Using the shape information, some enclosed regions are identified as small, long strips of barked regions. All these are rejected from further consideration and marked as non-defective, if they are more than 25 inch2, and long and narrow. By long and narrow we mean that at least 75% of the segments in the curve have a ratio less than 0.8 between their widest consecutive segments and the total widths of the segment. Our expertise in external defect characteristics indicates that regions with such features are unlikely to be defective. By consecutive we mean the radial distances of all the data points connected by the segment are no less than the contour-curve level.

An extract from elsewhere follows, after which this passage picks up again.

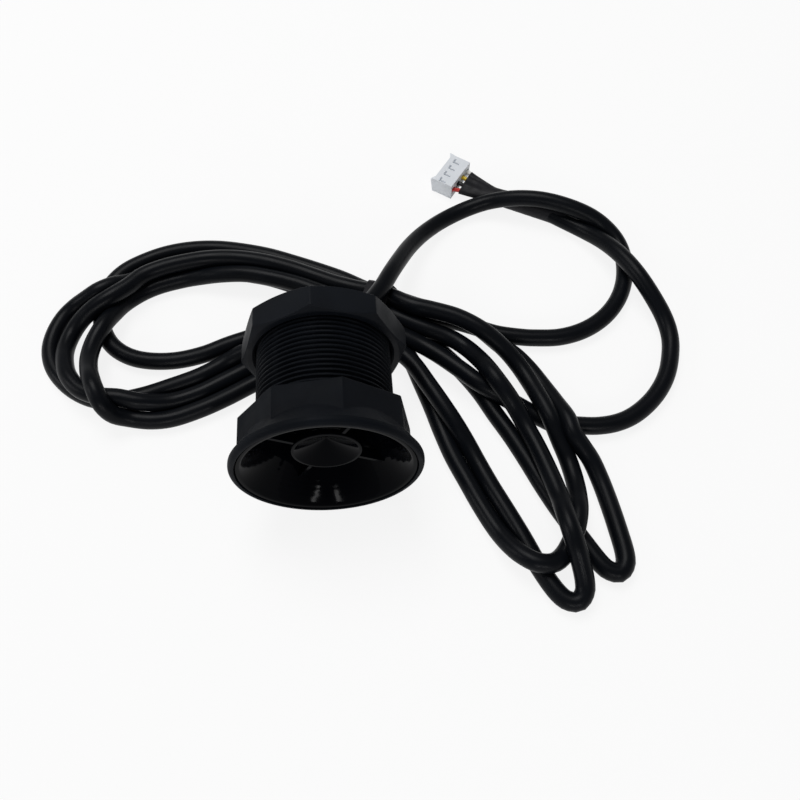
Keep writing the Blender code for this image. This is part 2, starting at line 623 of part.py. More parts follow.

Due to limitations on our original data collection process, small regions that are too close to the top or bottom of a contour plot image are too ambiguous for analysis and thus are rejected as well. They either enclose partial defects which the algorithm is incapable of detecting, or a small defect that may not be clearly outlined by current data resolution. This is likely an artifact of the original scanning process, and we do not identify defects near or outside the scanned area for testing purposes. For the remaining regions to be examined, we identify segments that are wide enough (width of the widest consecutive segment greater than 1/4 the width of the bounding rectangle). Thus, we can determine whether the top or bottom of an enclosed region is a narrow and long (along log length) fragment, instead of being part of the main bulk of a defect. If such fragment exists, the top or bottom boundary is adjusted. Then based on the adjusted, actual width/length ratio and the size of current selected regions, some regions are further rejected as being long and narrow, and thus non-defective.